- **EXERCISE DETAILS**: Starting with the first line and ending with the line that holds "thread_end_margin = 0.2", repeat the material exactly.

- **GIVEN RECORDS**:
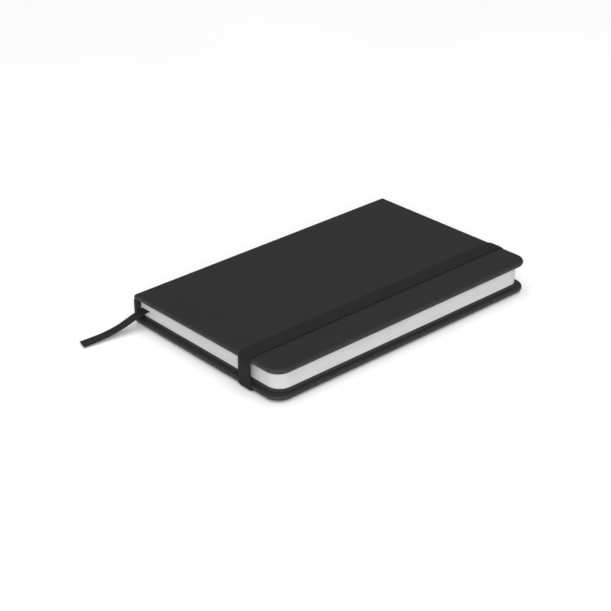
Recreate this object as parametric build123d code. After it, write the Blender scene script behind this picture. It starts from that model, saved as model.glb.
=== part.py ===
from build123d import *
import os

# A hard-cover pocket notebook, lying closed on its back cover, in millimetres.
# X runs from the spine to the fore-edge, Y from tail to head, Z up.
# The origin is the bottom centre of the closed notebook without its loose ribbon end.

# ---- case: two covers and a spine panel, board wrapped in soft-touch synthetic leather ----
cover_width = 90.0           # spine edge to fore-edge
cover_height = 143.5         # tail edge to head edge
cover_corner_radius = 6.7    # the two fore-edge corners; the spine corners are square
board_thickness = 1.6
skin_thickness = 0.3         # synthetic leather on the outside and where it is turned in
turn_in_width = 12.0         # how far the skin is folded over the inside of a board
window_corner_radius = 2.0
edge_flat = 0.05             # half the flat left between a cover edge's two roundings
pastedown_thickness = 0.12
pastedown_margin = 2.5       # skin left showing round a pastedown

# ---- spine ----
spine_recess = 0.4           # spine panel set back from the covers' spine edges
spine_liner_thickness = 0.5
hollow_back_gap = 0.15       # between the spine panel and the page block
mull_thickness = 0.2         # gauze glued over the page block's back
mull_margin = 4.0            # gauze ends short of the block's head and tail

# ---- page block ----
signature_count = 10         # sewn sections of eight leaves
rear_signature_count = 4     # sections that stay on the back cover when it opens at the ribbon
signature_thickness = 0.74
flyleaf_thickness = 0.12
square_fore = 2.4            # cover overhang beyond the pages at the fore-edge
square_end = 2.7             # cover overhang at head and tail
page_corner_radius = 6.0
fold_radius = 0.3            # rounded fold of a section at the spine
sewing_stations = 6
thread_diameter = 0.4
kerf_width = 0.7             # notch across the folds that the thread lies in
kerf_depth = 0.6
thread_end_margin = 0.2      # thread ends short of its pages' outer faces

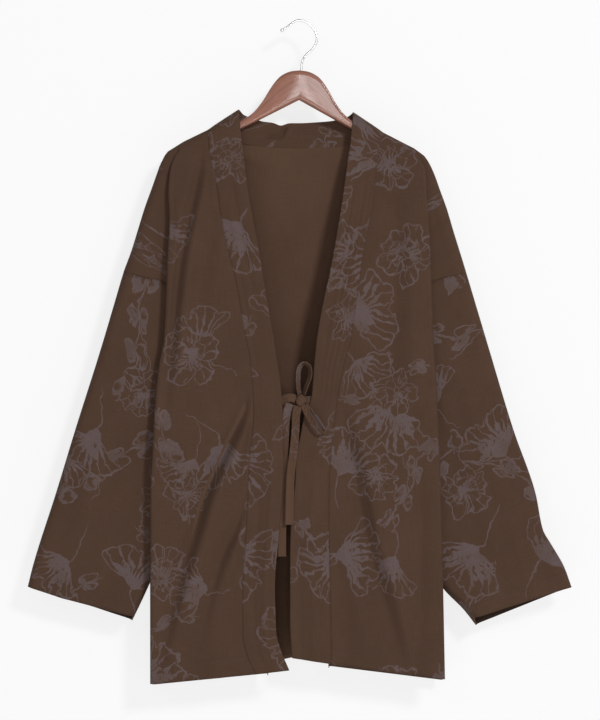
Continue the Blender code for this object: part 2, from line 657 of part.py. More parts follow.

- **REPLY TO THE TASK**:
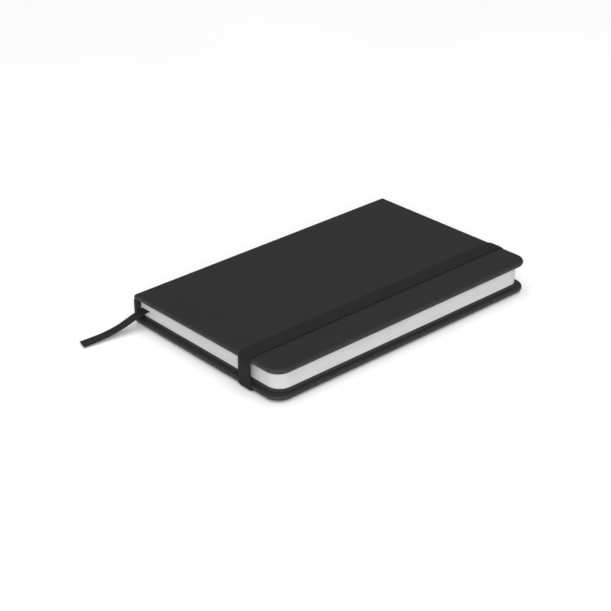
Recreate this object as parametric build123d code. After it, write the Blender scene script behind this picture. It starts from that model, saved as model.glb.
=== part.py ===
from build123d import *
import os

# A hard-cover pocket notebook, lying closed on its back cover, in millimetres.
# X runs from the spine to the fore-edge, Y from tail to head, Z up.
# The origin is the bottom centre of the closed notebook without its loose ribbon end.

# ---- case: two covers and a spine panel, board wrapped in soft-touch synthetic leather ----
cover_width = 90.0           # spine edge to fore-edge
cover_height = 143.5         # tail edge to head edge
cover_corner_radius = 6.7    # the two fore-edge corners; the spine corners are square
board_thickness = 1.6
skin_thickness = 0.3         # synthetic leather on the outside and where it is turned in
turn_in_width = 12.0         # how far the skin is folded over the inside of a board
window_corner_radius = 2.0
edge_flat = 0.05             # half the flat left between a cover edge's two roundings
pastedown_thickness = 0.12
pastedown_margin = 2.5       # skin left showing round a pastedown

# ---- spine ----
spine_recess = 0.4           # spine panel set back from the covers' spine edges
spine_liner_thickness = 0.5
hollow_back_gap = 0.15       # between the spine panel and the page block
mull_thickness = 0.2         # gauze glued over the page block's back
mull_margin = 4.0            # gauze ends short of the block's head and tail

# ---- page block ----
signature_count = 10         # sewn sections of eight leaves
rear_signature_count = 4     # sections that stay on the back cover when it opens at the ribbon
signature_thickness = 0.74
flyleaf_thickness = 0.12
square_fore = 2.4            # cover overhang beyond the pages at the fore-edge
square_end = 2.7             # cover overhang at head and tail
page_corner_radius = 6.0
fold_radius = 0.3            # rounded fold of a section at the spine
sewing_stations = 6
thread_diameter = 0.4
kerf_width = 0.7             # notch across the folds that the thread lies in
kerf_depth = 0.6
thread_end_margin = 0.2      # thread ends short of its pages' outer faces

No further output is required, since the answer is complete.